Equity: We commit to working actively to challenge and respond to bias, harassment, and discrimination. We are committed to a policy of equal opportunity for all persons and do not discriminate on the basis of race, color, national origin, age, marital status, sex, sexual orientation, gender identity, gender expression, disability, religion, height, weight, or veteran status.
Inclusion: We commit to pursuing deliberate efforts to ensure that our campus is a place where differences are welcomed, different perspectives are respectfully heard and where every individual feels a sense of belonging and inclusion. We know that by building a critical mass of diverse groups on campus and creating a vibrant climate of inclusiveness, we can more effectively leverage the resources of diversity to advance our collective capabilities.
At U-M, consistent with our value for diverse views, perspectives and expressions, we honor, respect, and support the different ways that our different campus community members, offices, units, and programs have amplified, named and called out these important areas and concepts. In all cases, all of these concepts should be linked, connected to, and integral to how we think about and work on advancing a more diverse, inclusive, equitable, and just world.

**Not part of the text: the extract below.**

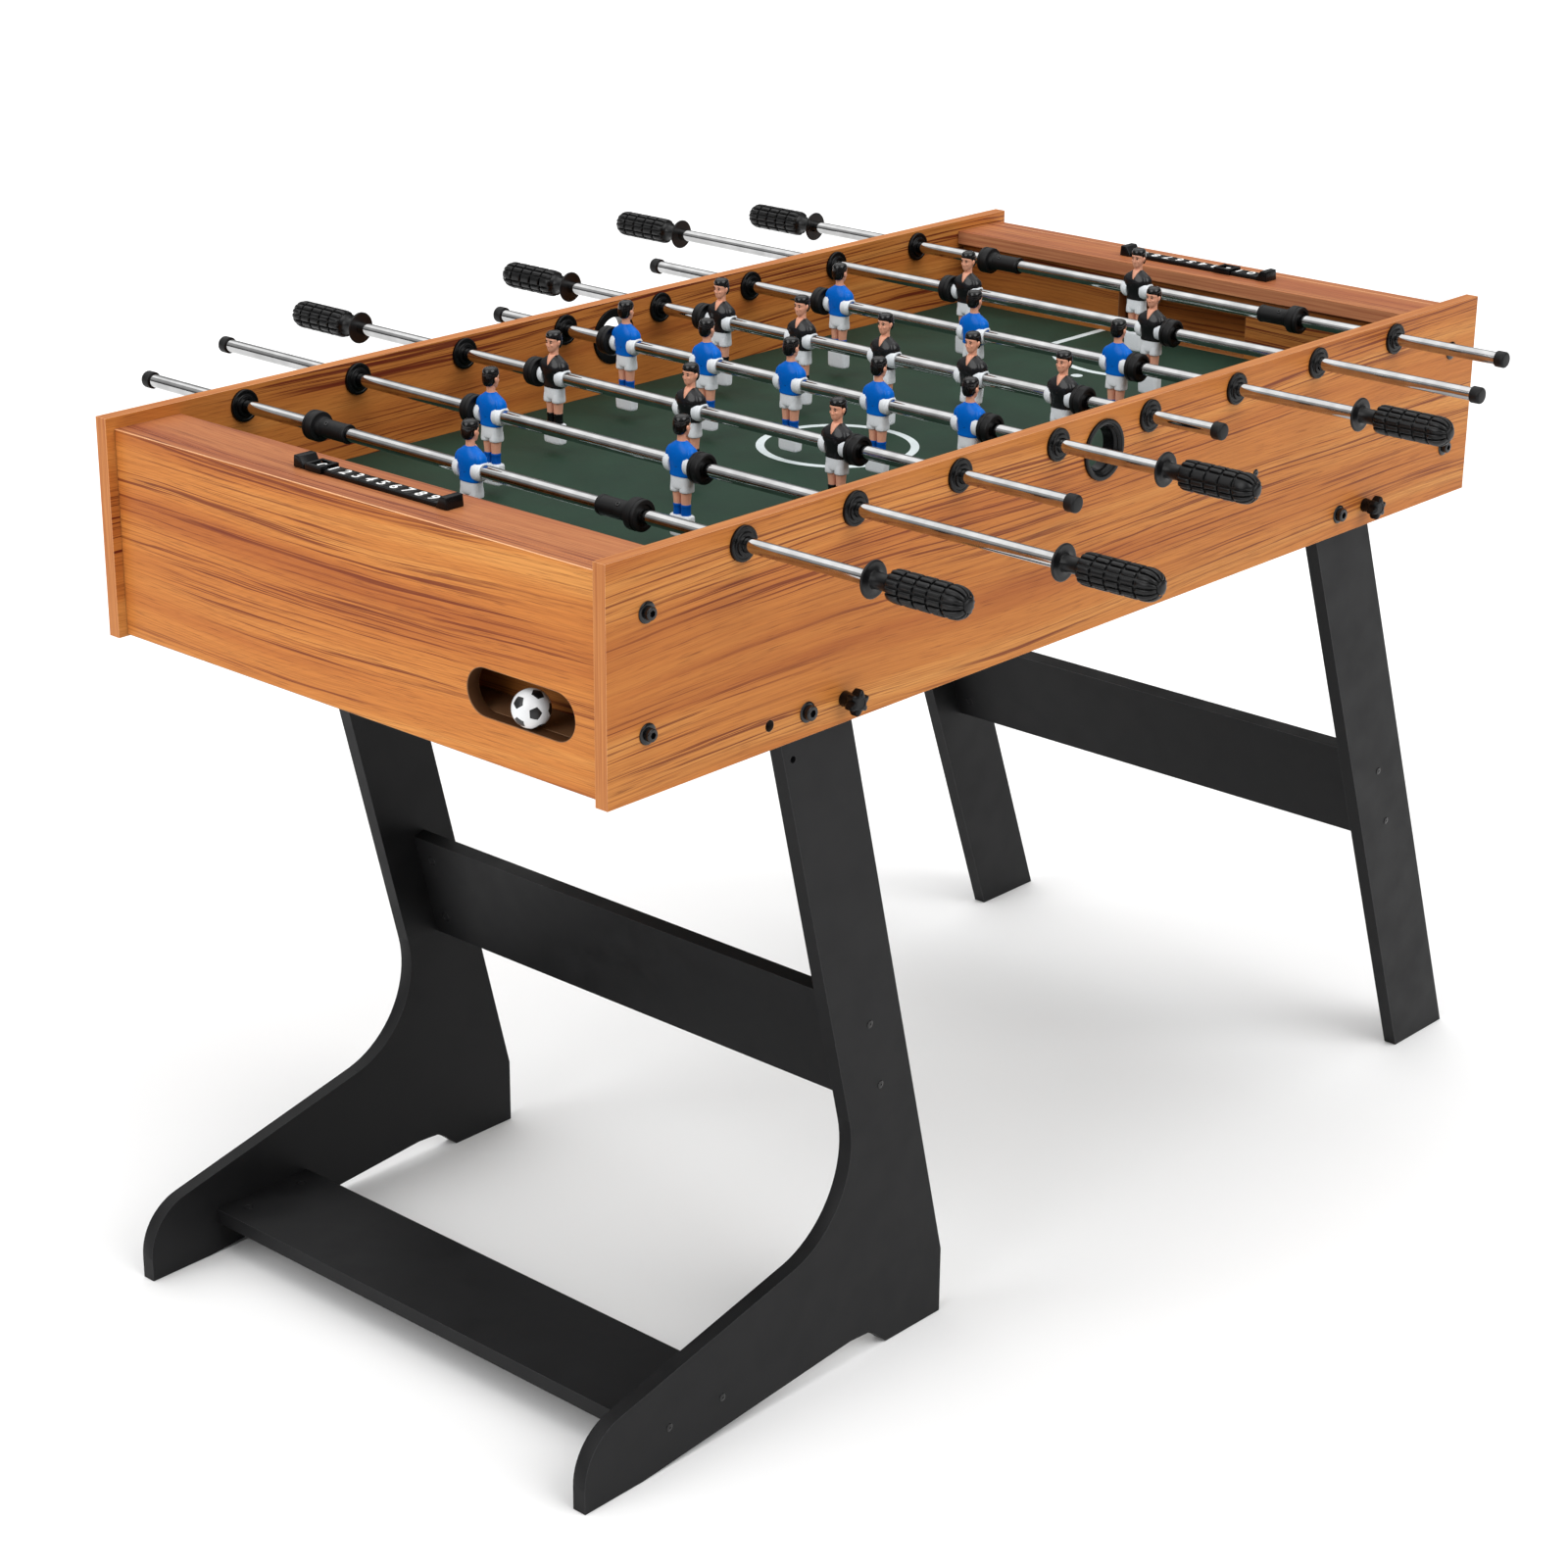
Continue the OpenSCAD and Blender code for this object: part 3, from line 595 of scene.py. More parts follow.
def socket_head(bm, matrix, washer_r, head_r, head_h):
    """Dished washer and a round head with a six-sided recess. Z is outward, from the panel's face."""
    lathe(bm, [(0, 0.05), (washer_r - 0.3, 0.05), (washer_r, 0.35), (washer_r - 0.2, 0.9),
               (washer_r - 1.0, 1.4), (head_r - 0.5, 1.5)], 40, 0, matrix)
    top = 1.5 + head_h
    profile = [(head_r - 0.6, 1.45), (head_r, 1.9), (head_r, top - 1.2)]
    profile += arc(head_r - 1.0, top - 1.0, 1.0, 0, 90, 3)
    rings = lathe(bm, profile, 36, 0, matrix)
    # Recess: the flat top runs in to a hexagon, which goes down to a floor
    hexagon = []
    for k in range(36):
        a = 2 * math.pi * k / 36
        facet = (a + math.pi / 6) % (math.pi / 3) - math.pi / 6
        radius = head_r * 0.46 / math.cos(facet)
        hexagon.append((radius * math.cos(a), radius * math.sin(a)))
    rim = [bm.verts.new(matrix @ Vector((x, y, top))) for x, y in hexagon]
    floor = [bm.verts.new(matrix @ Vector((x, y, top - head_h * 0.6))) for x, y in hexagon]
    bridge(bm, rings[-1], rim)
    bridge(bm, rim, floor)
    bm.faces.new(floor)


def round_screw(bm, matrix, radius, height):
    """Low domed head with a round recess, Z outward."""
    profile = [(0, 0.02), (radius, 0.02), (radius, height * 0.35)]
    profile += [(radius * math.cos(a), height * (0.35 + 0.65 * math.sin(a))) for a in (0.35, 0.7, 1.05)]
    profile += [(radius * 0.25, height * 0.985), (radius * 0.22, height * 0.5), (0, height * 0.45)]
    lathe(bm, profile, 20, 0, matrix)


def clusters(node):
    """Lowest and highest corners of each separate solid of a CAD node."""
    mesh = frame["nodes"][node].data
    bm = bmesh.new()
    bm.from_mesh(mesh)
    bmesh.ops.remove_doubles(bm, verts=bm.verts, dist=1e-5)
    boxes, seen = [], set()
    for start in bm.verts:
        if start in seen:
            continue
        group, stack = [], [start]
        seen.add(start)
        while stack:
            v = stack.pop()
            group.append(v.co.copy())
            for e in v.link_edges:
                other = e.other_vert(v)
                if other not in seen:
                    seen.add(other)
                    stack.append(other)
        boxes.append((Vector(min(c[k] for c in group) for k in range(3)),
                      Vector(max(c[k] for c in group) for k in range(3))))
    bm.free()
    return boxes


def bolt_place(low, high):
    """Of a bolt along Y: its side, its axis's x and z, and how near the middle and how far out it
    reaches."""
    side = 1 if low.y > 0 else -1
    inner, reach = sorted((abs(low.y), abs(high.y)))
    return side, (low.x + high.x) / 2, (low.z + high.z) / 2, inner, reach


SMALL_HEAD = 10 * MM    # the panel screws' heads are narrower, the bolts' washers wider
PIVOT_DEPTH = 16 * MM   # only the pivot bolts go deeper than this inside the panel


def build_cabinet_bolts():
    """End bolts, pivot bolts with their nuts, and small panel screws."""
    bm = bmesh.new()
    nuts = bmesh.new()
    for low, high in clusters("cabinet_bolts"):
        side, x, z, inner, reach = bolt_place(low, high)
        washer = high.x - low.x
        face = outward(side, x, z, side * OUTER_Y)
        if washer < SMALL_HEAD:
            round_screw(bm, face, 4.0, 1.15)
            continue
        is_pivot = inner < WALL_Y - PIVOT_DEPTH
        head_r = 6.4 if is_pivot else 5.5
        turn = Matrix.Rotation(x * 37.0 + z * 91.0, 4, "Z")
        socket_head(bm, face @ turn, washer / MM / 2 - 0.05, head_r, (reach - OUTER_Y) / MM - 1.55)
        if is_pivot:
            end = inner / MM
            nut_face = end + 1.6
            here = outward(side, x, z)
            prism(nuts, arc(0, 0, 7.4, 0, 300, 5), nut_face, nut_face + 6.2, here)
            lathe(nuts, [(0, end), (3.6, end), (4.0, end + 0.5), (4.0, nut_face)], 24, 0, here)
    bmesh.ops.bevel(nuts, geom=sharp_edges(nuts, 50, 5 * MM), offset=0.4 * MM, segments=2,
                    profile=0.5, affect="EDGES")
    heads = finish_mesh("bolt_heads", bm, [M["bolt_black"]])
    stand_in(heads, "cabinet_bolts", "cabinet")
    inside = finish_mesh("pivot_nuts", nuts, [M["bolt_black"]])
    go_with(inside, "cabinet")


def build_leg_screws():
    """Low heads on the legs' outer faces."""
    for node, body in (("stand_screws", "stand"), ("far_leg_screws", "far_legs")):
        bm = bmesh.new()
        for low, high in clusters(node):
            side, x, z, _, reach = bolt_place(low, high)
            face = outward(side, x, z, side * (reach - 0.9 * MM))
            round_screw(bm, face, 3.7, 0.88)
        obj = finish_mesh(node + "_heads", bm, [M["bolt_black"]])
        stand_in(obj, node, body)


def knob_outline(radius, lobes, depth, steps):
    """Round outline with lobes, depth from their crests to the hollows."""
    return [((radius - depth / 2 + depth / 2 * math.cos(lobes * a)) * math.cos(a),
             (radius - depth / 2 + depth / 2 * math.cos(lobes * a)) * math.sin(a))
            for a in (2 * math.pi * k / steps for k in range(steps))]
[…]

The U-M DEI strategic plan framework and definitions of diversity, equity, and inclusion are inclusive of and/or complementary to a number of important concepts, values, and goals:
Accessibility
Full accessibility for persons with disabilities is a principle and value that is taken up within our definitions of diversity, equity, and inclusion in distinct, interconnected and equally important ways. The U-M campus community is enriched by the presence of people with diverse life experiences, lenses and perspectives. Our goals of increasing diversity must include the recruitment and retention of people with disabilities as necessary for achieving culturally and intellectually rich learning and working environments. Accessibility goes hand in hand with our equity goals, including our commitment to supporting accommodations and eliminating barriers for those with disabilities, to enable equitable participation in academic, co-curricular, and work environments and equitable access to resources necessary for individuals’ thriving and success. We cannot truly meet our goals for inclusion if individuals with disabilities are not able to feel a sense of belonging, empowerment, and voice in our campus community. Inclusion must also mean going beyond compliance and accommodations toward actions, structures and norms that focus on disability culture – for instance, challenging deficiency or tragedy narratives about disabled persons in favor of strengths-based approaches that recognize personal and cultural strengths and assets; and challenging norms and dismantling structures that reinforce ableism.
Anti-Racism
This institutional change approach to advancing DEI is compatible and aligned with the values and goals of anti-racism. While there are a variety of ways to define anti-racism, generally it is an active process and commitment to analyzing self, systems, ideologies, practices, and policies that produce and reinforce inequalities in access, opportunity, legitimacy, safety, and life outcomes based on race. Anti-racism explicitly challenges systems and norms grounded in white supremacy and anti-Blackness. Anti-racism also seeks to transform institutions toward ways of working and interacting that value and honor the full humanity of all people. U-M’s strategic plan definitions of DEI encourage attention to many areas of diversity – including race and racism – and the DEI efforts of many across our campus are specifically focused on anti-racism.
Belonging
At U-M, we aspire for all campus members to feel a sense of belonging and empowerment to participate fully in our campus community. Inclusion is key to realizing this aspiration. Grounded in our DEI strategic plan and its institutional change model, U-M’s inclusion definition and efforts focus on addressing environmental features (systems, structures, and norms) that promote or inhibit the experience of inclusion – the extent that different communities and perspectives are valued, represented, and have a voice in core mission work, from our curricular and co-curricular spaces, to research and scholarship, to workplace experiences, to programs, to infrastructure and development, to community engagement, among others. From this perspective, campus members feeling a sense of belonging is a direct result of the environmental conditions of inclusion.
Justice
Justice involves bringing to the center those communities that are most marginalized and vulnerable and prioritizing those communities in change planning and efforts. A key premise is that doing so achieves equity and uplifts all. Justice involves taking stock of historical harms done to different communities and building this knowledge into planning and action. Justice is about disrupting, sharing and redistributing power. Working from our DEI institutional change model, U-M’s DEI efforts seek to broaden access such that members of all communities have equitable opportunities to enter, participate and thrive. As such, these efforts must account for differences in the experiences and opportunities of different communities. From the perspective of our framework, in order to leverage the benefits of diversity – we must create the conditions of equity and true inclusion. By definition, this means that things must change (with “things” meaning who has power, influence, and voice in priorities and decision-making).